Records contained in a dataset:
_ _ _ _ _ _ _
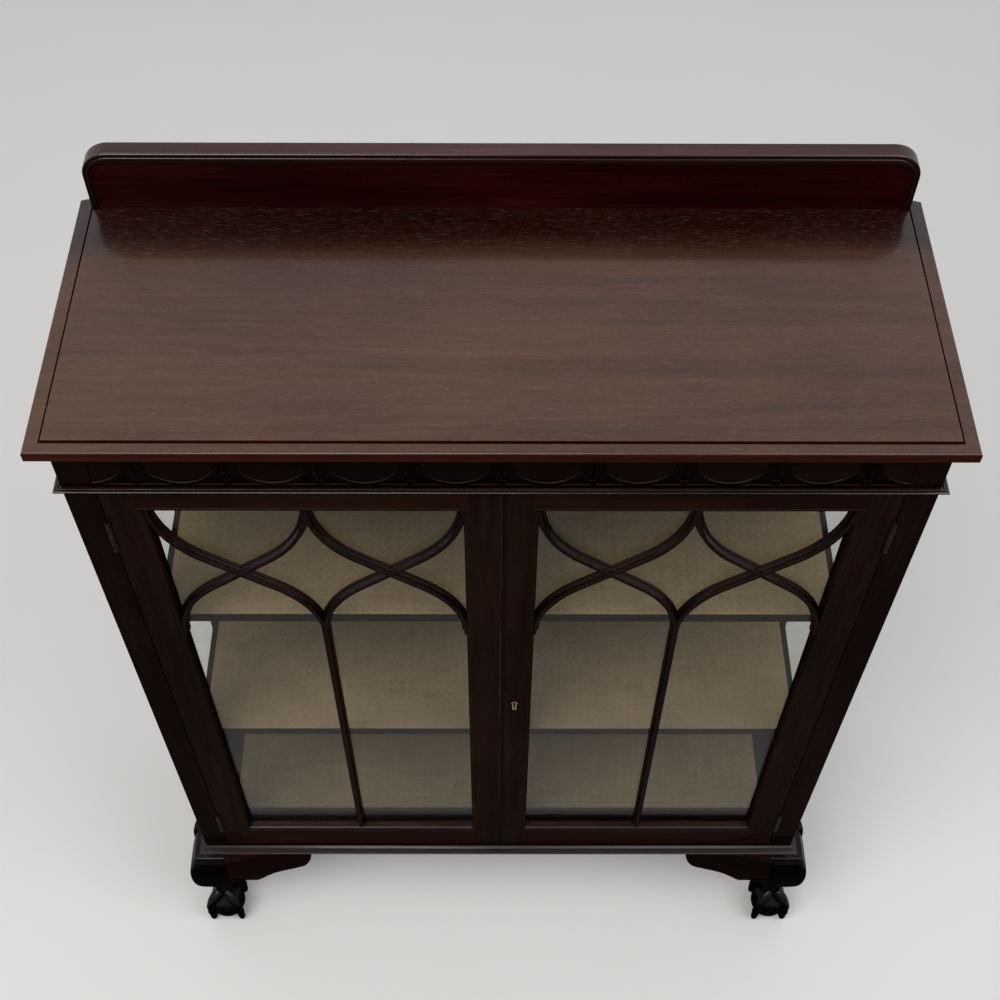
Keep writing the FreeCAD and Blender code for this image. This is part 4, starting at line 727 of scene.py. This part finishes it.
fret, insides = [], []
end_x = frieze_high.x
for index in range(-5, 5):
    cx = (index + 0.5) * ARCH_PITCH
    first, last = (16, 32) if index == -5 else (0, 16) if index == 4 else (0, 32)
    line = [(min(max(x, -end_x), end_x), z) for x, z in arch_line(cx, first, last)]
    fret.append(raised(line, ARCH_BAND, FRET_CREST))
    insides.append(arch_inside(cx, max(cx - ARCH_GROUND, -end_x), min(cx + ARCH_GROUND, end_x)))
for index in range(-4, 5):
    cx, foot = index * ARCH_PITCH, PANEL_LOW + 5.5 * MM
    for lean in (-LEAF_LEAN, LEAF_LEAN):
        fret.append(leaf(cx, foot, LEAF_LENGTH, lean, LEAF_WIDTH))
    fret.append(leaf(cx, foot + 1 * MM, STEM_LENGTH, 0.0, STEM_WIDTH))
    fret.append(raised([(cx, PANEL_LOW - 0.5 * MM), (cx, foot + 1.5 * MM)], HUSK_WIDTH,
                       FRET_CREST + 0.2 * MM))
piece("frieze_board_sunk", board_with_panel(), dark_x, replaces=["frieze"], crease=35)
piece("frieze_fret", join(fret), dark_x, crease=35)
oval_wood = wood("mahogany_arch", "x", OVAL, (0.24, 0.36), (0.0, 0.03), (0.4, 0.3), 0.25, 0.0,
                 offset=6.9)
piece("frieze_arches", join(insides), oval_wood, crease=35)

# ---- cabriole legs
# In mm: (height, reach out from or in past the carcass's corner), and the power of the section,
# round at 2 and squarer above it. The claw has (reach, height, width) down a toe.
LEG_OUT = ((28, 24.5), (40, 25), (52, 21.5), (61, 12.5), (70, 2), (80, -1.5), (91, 1.8), (112, 10.8),
           (127, 17.5), (142, 24.5), (158, 30.0), (178, 31.6), (196, 30.8), (214, 27.2), (228, 23.0),
           (240, 18.5))
LEG_IN = ((28, 24.5), (40, 25), (52, 25.5), (61, 27.5), (70, 29.5), (80, 30.5), (91, 31.0), (120, 30.5),
          (150, 30.5), (182, 30.5), (204, 30.5), (224, 30.5), (240, 30.5))
LEG_SQUARE = ((28, 2.6), (50, 3.0), (66, 2.4), (80, 2.3), (100, 2.8), (120, 3.6), (142, 5.0),
              (165, 6.4), (200, 7.5), (225, 9.0), (240, 10.0))
CLAW = ((7, 76, 8.5), (16, 71.5, 9.2), (23.5, 65, 8.6), (28.6, 57.5, 7.2), (30.4, 49.5, 7.5),
        (31, 41, 6.2), (31.6, 32.5, 7.2), (31.4, 24, 6.0), (31.6, 16, 6.2), (31.8, 9, 5.4),
        (32.0, 4, 3.8))
SHANK_FOOT, SHANK_HEAD = 30, 240
BLOCK_LOW, BLOCK_HIGH, BLOCK_IN, BLOCK_OUT = 120, 240, -41, -14
BALL_RADIUS, BALL_LIFT, BALL_FLAT = 27.4, 0.4, 0.8
SKIN_VOXEL, SKIN_RUBS = 1.3 * MM, 3


def leg_shell():
    """The shank and knee, in mm, from a ring at each level."""
    rings = []
    levels = 74
    for index in range(levels + 1):
        z = SHANK_FOOT + (SHANK_HEAD - SHANK_FOOT) * index / levels
        out, inn = curve_value(LEG_OUT, z), curve_value(LEG_IN, z)
        power = curve_value(LEG_SQUARE, z)
        centre, half = (out - inn) / 2, (out + inn) / 2
        ring = []
        for step in range(64):
            turn = 2 * math.pi * step / 64
            c, s = math.cos(turn), math.sin(turn)
            ring.append(Vector((centre + half * math.copysign(abs(c) ** (2 / power), c),
                                centre + half * math.copysign(abs(s) ** (2 / power), s), z)))
        rings.append(ring)
    return loft(rings)


def claw_tube(angle):
    """One toe: knuckled, tapering to a talon on the floor, in an upright plane."""
    rings = []
    steps = 60
    outward = Vector((math.cos(angle), math.sin(angle), 0))
    side = Vector((-math.sin(angle), math.cos(angle), 0))
    rs, zs, ws = ([(i, point[k]) for i, point in enumerate(CLAW)] for k in range(3))
    last = len(CLAW) - 1
    for index in range(steps + 1):
        t = last * index / steps
        here = (curve_value(rs, t), curve_value(zs, t))
        ahead = (curve_value(rs, min(t + 0.05, last)), curve_value(zs, min(t + 0.05, last)))
        behind = (curve_value(rs, max(t - 0.05, 0)), curve_value(zs, max(t - 0.05, 0)))
        run = Vector((ahead[0] - behind[0], ahead[1] - behind[1])).normalized()
        width = max(curve_value(ws, t), 0.6)
        lift = outward * -run.y + Vector((0, 0, run.x))
        centre = outward * here[0] + Vector((0, 0, here[1]))
        rings.append([centre + lift * (width * math.cos(2 * math.pi * k / 20))
                      + side * (width * 0.92 * math.sin(2 * math.pi * k / 20)) for k in range(20)])
    return loft(rings)


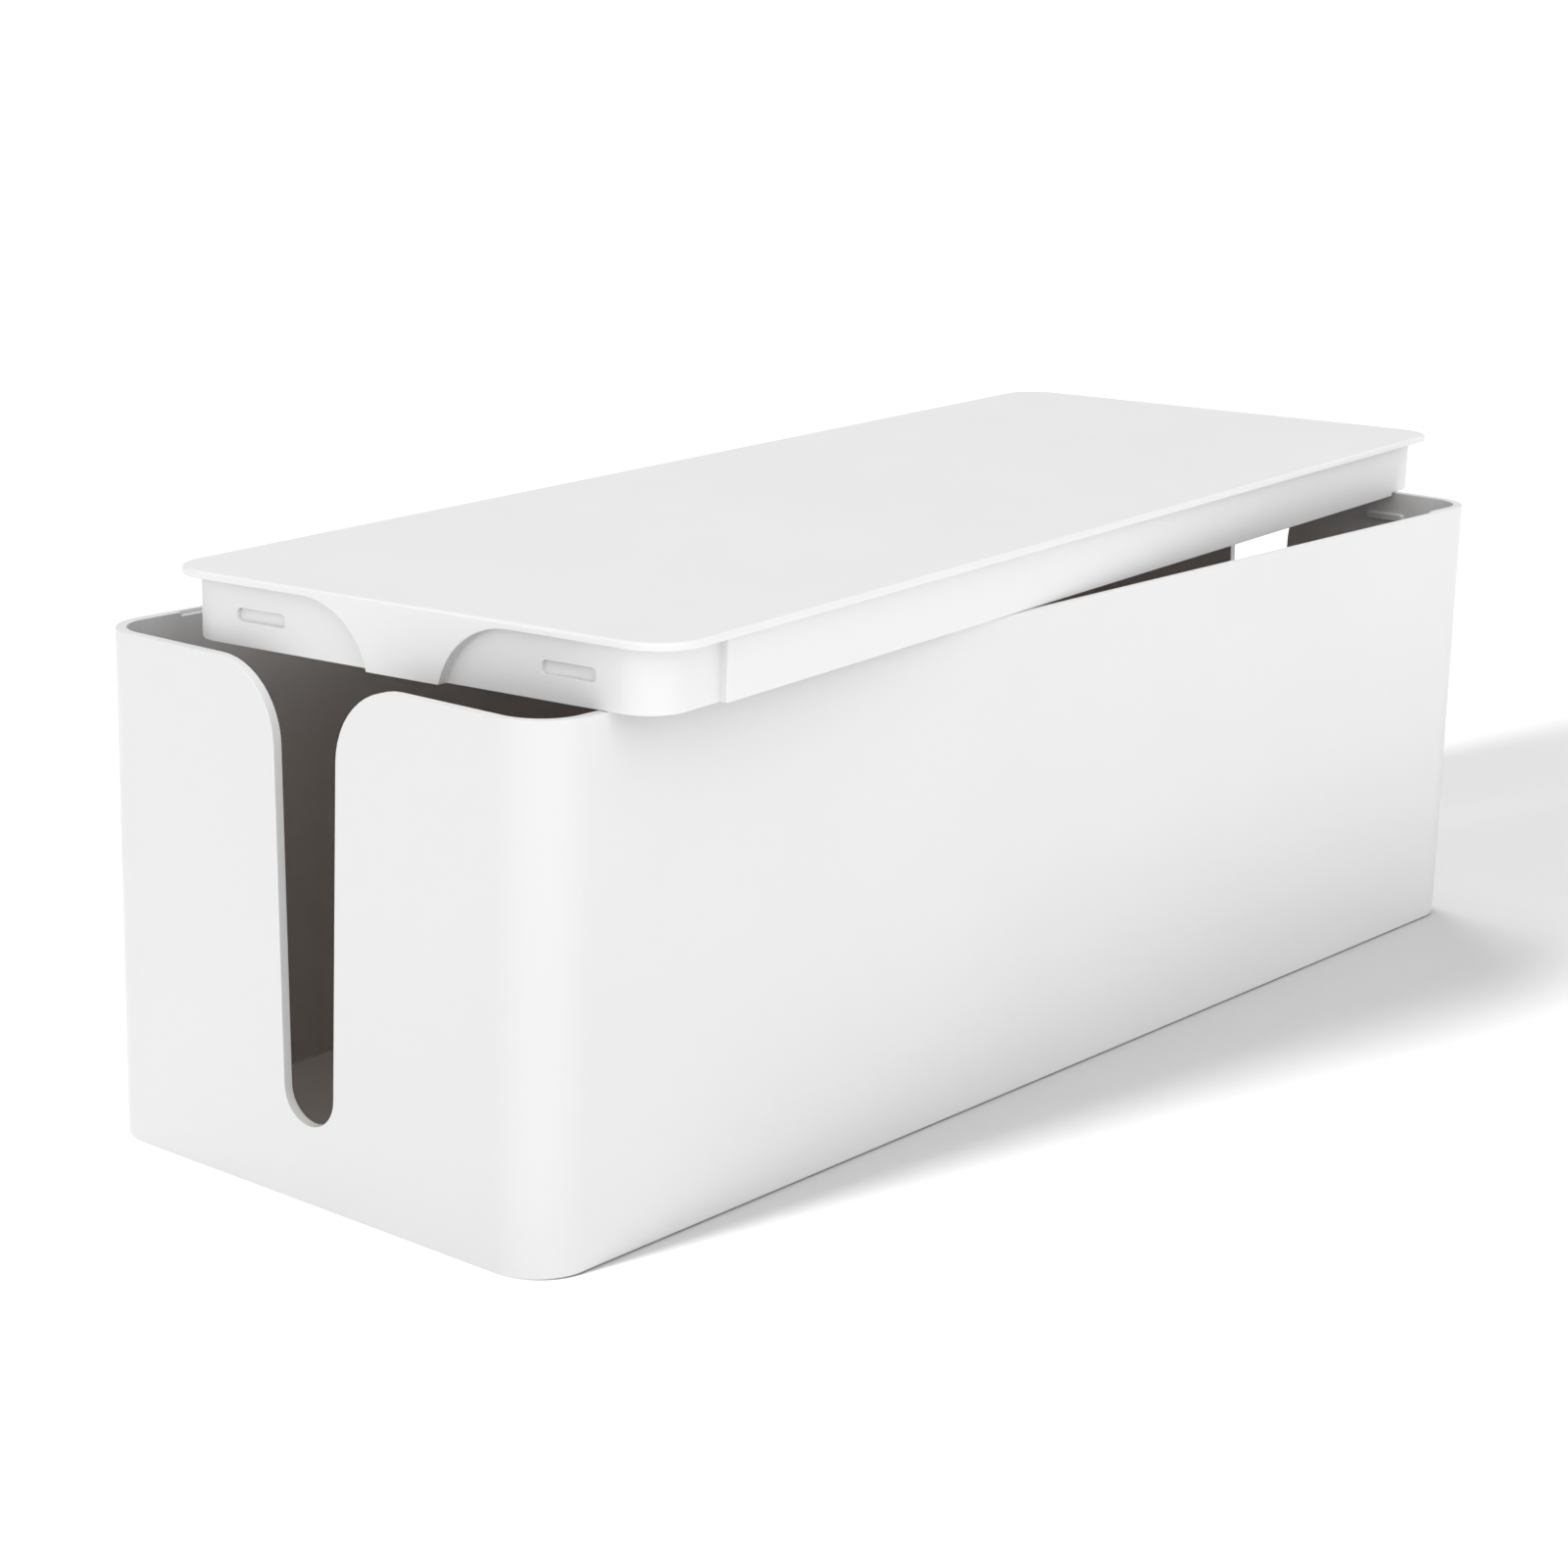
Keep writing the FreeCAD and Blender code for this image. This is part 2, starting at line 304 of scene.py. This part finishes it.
def add_backdrop():
    """White surround behind the floor's edge. Only the camera sees it, so it adds no light."""
    recipe = Recipe("backdrop_white")
    inputs = recipe.shader.inputs
    inputs["Base Color"].default_value = (0, 0, 0, 1)
    inputs["Specular IOR Level"].default_value = 0.0
    inputs["Emission Color"].default_value = (1, 1, 1, 1)
    inputs["Emission Strength"].default_value = BACKDROP_BRIGHTNESS
    backdrop = add_stage_mesh(
        "backdrop",
        lambda shape: bmesh.ops.create_icosphere(shape, subdivisions=4, radius=BACKDROP_RADIUS),
        recipe.material,
    )
    for kind in ("diffuse", "glossy", "transmission", "volume_scatter", "shadow"):
        setattr(backdrop, "visible_" + kind, False)


def add_sky():
    """Even white light from all round."""
    world = bpy.data.worlds.new("sky")
    world.use_nodes = True
    background = world.node_tree.nodes["Background"]
    background.inputs["Color"].default_value = (1, 1, 1, 1)
    background.inputs["Strength"].default_value = SKY_STRENGTH
    bpy.context.scene.world = world


def add_sun(name, azimuth, elevation, spread, strength, lit):
    """Soft, distant light that falls only on the objects given, though all objects shade them."""
    data = bpy.data.lights.new(name, "SUN")
    data.energy = strength * math.pi
    data.angle = math.radians(spread)
    lamp = bpy.data.objects.new(name, data)
    lamp.rotation_euler = direction(azimuth, elevation).to_track_quat("Z", "Y").to_euler()
    bpy.context.scene.collection.objects.link(lamp)
    receivers = bpy.data.collections.new(name + "_lights")
    for item in lit:
        receivers.objects.link(item)
    lamp.light_linking.receiver_collection = receivers


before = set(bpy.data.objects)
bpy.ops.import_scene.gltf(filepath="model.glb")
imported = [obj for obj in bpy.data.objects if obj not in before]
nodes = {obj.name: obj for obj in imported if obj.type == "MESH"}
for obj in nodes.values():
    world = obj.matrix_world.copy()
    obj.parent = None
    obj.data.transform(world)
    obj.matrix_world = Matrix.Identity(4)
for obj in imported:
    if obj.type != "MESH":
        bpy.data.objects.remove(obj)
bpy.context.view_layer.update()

add_camera()
add_sky()
floor = add_floor()
add_backdrop()
for name, light in BOX_LIGHTS.items():
    add_sun(name, *light, nodes.values())
for name, light in FLOOR_LIGHTS.items():
    add_sun(name, *light, [floor])
bpy.context.scene.view_settings.view_transform = "Standard"

dress(nodes["tub"], tub_plastic())
dress(nodes["lid"], lid_plastic())
rubber = foot_rubber()
for name, node in nodes.items():
    if name.startswith("foot_"):
        dress(node, rubber)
_ _ _ _ _ _ _
**Requirement**
Starting at the line that contains "imported = [obj", output each remaining line of the listing, the last line included, exactly as it appears.

**Exercise response**
imported = [obj for obj in bpy.data.objects if obj not in before]
nodes = {obj.name: obj for obj in imported if obj.type == "MESH"}
for obj in nodes.values():
    world = obj.matrix_world.copy()
    obj.parent = None
    obj.data.transform(world)
    obj.matrix_world = Matrix.Identity(4)
for obj in imported:
    if obj.type != "MESH":
        bpy.data.objects.remove(obj)
bpy.context.view_layer.update()

add_camera()
add_sky()
floor = add_floor()
add_backdrop()
for name, light in BOX_LIGHTS.items():
    add_sun(name, *light, nodes.values())
for name, light in FLOOR_LIGHTS.items():
    add_sun(name, *light, [floor])
bpy.context.scene.view_settings.view_transform = "Standard"

dress(nodes["tub"], tub_plastic())
dress(nodes["lid"], lid_plastic())
rubber = foot_rubber()
for name, node in nodes.items():
    if name.startswith("foot_"):
        dress(node, rubber)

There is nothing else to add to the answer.